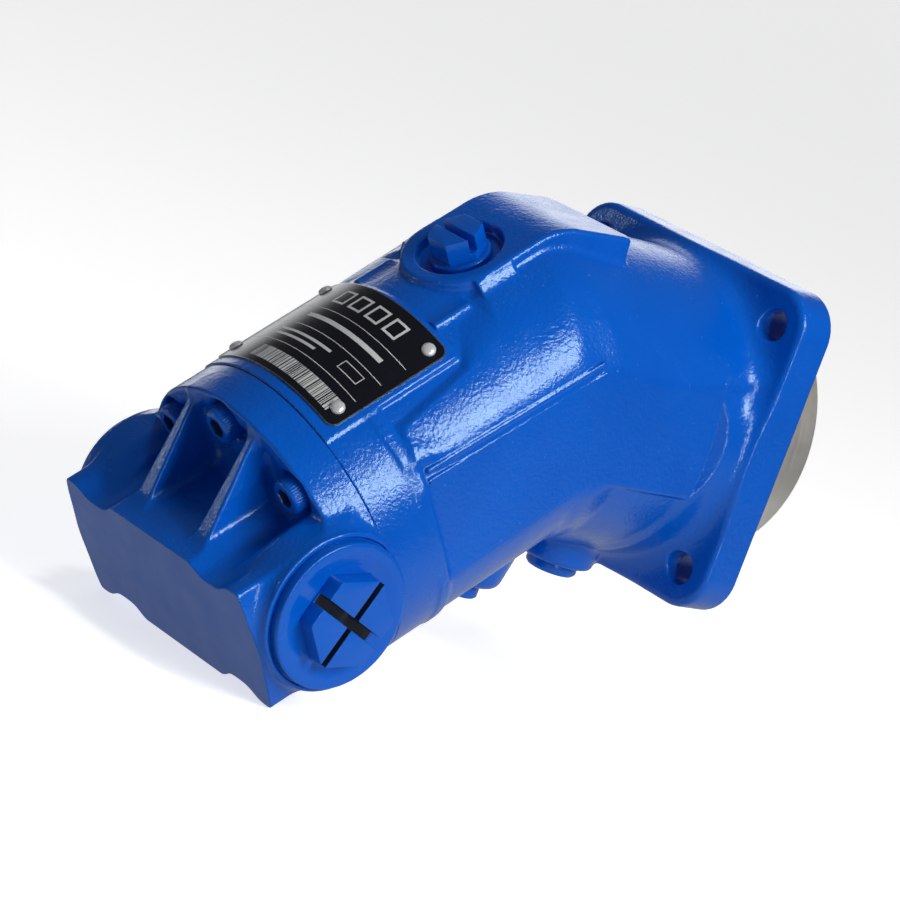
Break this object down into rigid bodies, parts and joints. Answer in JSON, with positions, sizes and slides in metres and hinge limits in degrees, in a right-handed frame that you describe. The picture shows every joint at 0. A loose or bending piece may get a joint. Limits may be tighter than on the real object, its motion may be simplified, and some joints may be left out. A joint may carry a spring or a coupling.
{
  "type": "axial piston pump",
  "caption": "Bent-axis axial piston pump: a blue cast housing with a square flange and bare spigot, a bolted port plate with capped side ports, and a splined drive shaft.",
  "frame": {"origin": "centre of the drive shaft's end face", "axes": "+X along the drive shaft out of the housing, +Y sideways out of the far side port, +Z towards the convex side of the bend, where the upper drain plug is"},
  "size_m": [0.2119, 0.1022, 0.1366],
  "materials": {
    "paint": "gloss enamel",
    "port_plate_paint": "gloss enamel",
    "fastener_paint": "gloss enamel over steel",
    "nameplate": "satin black plate, bare metal edge",
    "rivet": "bright",
    "bearing_steel": "ground",
    "rubber": "matt",
    "dark_steel": "oiled",
    "bronze": "machined",
    "steel": "ground",
    "cast": "ground"
  },
  "bodies": {
    "housing": {"housing": "paint", "port_plate": "port_plate_paint", "cap_screw_1": "fastener_paint", "cap_screw_2": "fastener_paint", "cap_screw_3": "fastener_paint", "cap_screw_4": "fastener_paint", "cap_screw_5": "fastener_paint", "cap_screw_6": "fastener_paint", "port_plug_near": "fastener_paint", "port_plug_far": "fastener_paint", "drain_plug_upper": "fastener_paint", "drain_plug_lower": "fastener_paint", "bleed_screw": "fastener_paint", "nameplate": "nameplate", "rivet_1": "rivet", "rivet_2": "rivet", "rivet_3": "rivet", "rivet_4": "rivet", "rear_bearing_cup": "bearing_steel", "front_bearing_cup": "bearing_steel", "shaft_seal": "rubber", "seal_circlip": "dark_steel", "valve_plate": "bronze", "valve_dowel": "steel", "case_seal_ring": "rubber"},
    "shaft": {"drive_shaft": "steel", "retaining_plate": "dark_steel", "rear_bearing_cone": "bearing_steel", "front_bearing_cone": "bearing_steel"},
    "cylinder_block": {"cylinder_block": "bronze", "centre_pin": "steel", "block_spring": "dark_steel", "spring_seat": "steel"},
    "rear_rollers": {"rear_roller_set": "dark_steel"},
    "front_rollers": {"front_roller_set": "dark_steel"},
    "piston_ball_1": {"piston_ball_1": "steel"},
    "piston_1": {"piston_1": "steel", "piston_ring_1": "cast"},
    "piston_ball_2": {"piston_ball_2": "steel"},
    "piston_2": {"piston_2": "steel", "piston_ring_2": "cast"},
    "piston_ball_3": {"piston_ball_3": "steel"},
    "piston_3": {"piston_3": "steel", "piston_ring_3": "cast"},
    "piston_ball_4": {"piston_ball_4": "steel"},
    "piston_4": {"piston_4": "steel", "piston_ring_4": "cast"},
    "piston_ball_5": {"piston_ball_5": "steel"},
    "piston_5": {"piston_5": "steel", "piston_ring_5": "cast"},
    "piston_ball_6": {"piston_ball_6": "steel"},
    "piston_6": {"piston_6": "steel", "piston_ring_6": "cast"},
    "piston_ball_7": {"piston_ball_7": "steel"},
    "piston_7": {"piston_7": "steel", "piston_ring_7": "cast"}
  },
  "joints": [
    {"name": "shaft_spin", "type": "hinge", "parent": "housing", "child": "shaft", "pos_m": [-0.1108, 0, 0], "axis": [1, 0, 0], "continuous": true},
    {"name": "block_spin", "type": "hinge", "parent": "housing", "child": "cylinder_block", "pos_m": [-0.1108, 0, 0], "axis": [0.766, 0, 0.6428], "continuous": true},
    {"name": "rear_roller_spin", "type": "hinge", "parent": "housing", "child": "rear_rollers", "pos_m": [-0.087, 0, 0], "axis": [1, 0, 0], "continuous": true},
    {"name": "front_roller_spin", "type": "hinge", "parent": "housing", "child": "front_rollers", "pos_m": [-0.0668, 0, 0], "axis": [1, 0, 0], "continuous": true},
    {"name": "piston_1_ball", "type": "hinge", "parent": "shaft", "child": "piston_ball_1", "pos_m": [-0.1108, 0, 0.018], "axis": [1, 0, 0], "continuous": true},
    {"name": "piston_1_swing", "type": "hinge", "parent": "piston_ball_1", "child": "piston_1", "pos_m": [-0.1108, 0, 0.018], "axis": [0.766, 0, 0.6428], "continuous": true},
    {"name": "piston_2_ball", "type": "hinge", "parent": "shaft", "child": "piston_ball_2", "pos_m": [-0.1108, -0.01407, 0.01122], "axis": [1, 0, 0], "continuous": true},
    {"name": "piston_2_swing", "type": "hinge", "parent": "piston_ball_2", "child": "piston_2", "pos_m": [-0.1108, -0.01407, 0.01122], "axis": [0.766, 0, 0.6428], "continuous": true},
    {"name": "piston_3_ball", "type": "hinge", "parent": "shaft", "child": "piston_ball_3", "pos_m": [-0.1108, -0.01755, -0.00401], "axis": [1, 0, 0], "continuous": true},
    {"name": "piston_3_swing", "type": "hinge", "parent": "piston_ball_3", "child": "piston_3", "pos_m": [-0.1108, -0.01755, -0.00401], "axis": [0.766, 0, 0.6428], "continuous": true},
    {"name": "piston_4_ball", "type": "hinge", "parent": "shaft", "child": "piston_ball_4", "pos_m": [-0.1108, -0.00781, -0.01622], "axis": [1, 0, 0], "continuous": true},
    {"name": "piston_4_swing", "type": "hinge", "parent": "piston_ball_4", "child": "piston_4", "pos_m": [-0.1108, -0.00781, -0.01622], "axis": [0.766, 0, 0.6428], "continuous": true},
    {"name": "piston_5_ball", "type": "hinge", "parent": "shaft", "child": "piston_ball_5", "pos_m": [-0.1108, 0.00781, -0.01622], "axis": [1, 0, 0], "continuous": true},
    {"name": "piston_5_swing", "type": "hinge", "parent": "piston_ball_5", "child": "piston_5", "pos_m": [-0.1108, 0.00781, -0.01622], "axis": [0.766, 0, 0.6428], "continuous": true},
    {"name": "piston_6_ball", "type": "hinge", "parent": "shaft", "child": "piston_ball_6", "pos_m": [-0.1108, 0.01755, -0.00401], "axis": [1, 0, 0], "continuous": true},
    {"name": "piston_6_swing", "type": "hinge", "parent": "piston_ball_6", "child": "piston_6", "pos_m": [-0.1108, 0.01755, -0.00401], "axis": [0.766, 0, 0.6428], "continuous": true},
    {"name": "piston_7_ball", "type": "hinge", "parent": "shaft", "child": "piston_ball_7", "pos_m": [-0.1108, 0.01407, 0.01122], "axis": [1, 0, 0], "continuous": true},
    {"name": "piston_7_swing", "type": "hinge", "parent": "piston_ball_7", "child": "piston_7", "pos_m": [-0.1108, 0.01407, 0.01122], "axis": [0.766, 0, 0.6428], "continuous": true}
  ],
  "couplings": [
    {"joint": "block_spin", "follows": "shaft_spin", "ratio": 1},
    {"joint": "rear_roller_spin", "follows": "shaft_spin", "ratio": 0.46},
    {"joint": "front_roller_spin", "follows": "shaft_spin", "ratio": 0.45},
    {"joint": "piston_1_ball", "follows": "shaft_spin", "ratio": -1},
    {"joint": "piston_1_swing", "follows": "shaft_spin", "ratio": -1},
    {"joint": "piston_2_ball", "follows": "shaft_spin", "ratio": -1},
    {"joint": "piston_2_swing", "follows": "shaft_spin", "ratio": -1},
    {"joint": "piston_3_ball", "follows": "shaft_spin", "ratio": -1},
    {"joint": "piston_3_swing", "follows": "shaft_spin", "ratio": -1},
    {"joint": "piston_4_ball", "follows": "shaft_spin", "ratio": -1},
    {"joint": "piston_4_swing", "follows": "shaft_spin", "ratio": -1},
    {"joint": "piston_5_ball", "follows": "shaft_spin", "ratio": -1},
    {"joint": "piston_5_swing", "follows": "shaft_spin", "ratio": -1},
    {"joint": "piston_6_ball", "follows": "shaft_spin", "ratio": -1},
    {"joint": "piston_6_swing", "follows": "shaft_spin", "ratio": -1},
    {"joint": "piston_7_ball", "follows": "shaft_spin", "ratio": -1},
    {"joint": "piston_7_swing", "follows": "shaft_spin", "ratio": -1}
  ]
}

# # # # # # #

- Exercise
Using the material above, gather every line that includes "bodies".

- Solution to the exercise
Break this object down into rigid bodies, parts and joints. Answer in JSON, with positions, sizes and slides in metres and hinge limits in degrees, in a right-handed frame that you describe. The picture shows every joint at 0. A loose or bending piece may get a joint. Limits may be tighter than on the real object, its motion may be simplified, and some joints may be left out. A joint may carry a spring or a coupling.
  "bodies": {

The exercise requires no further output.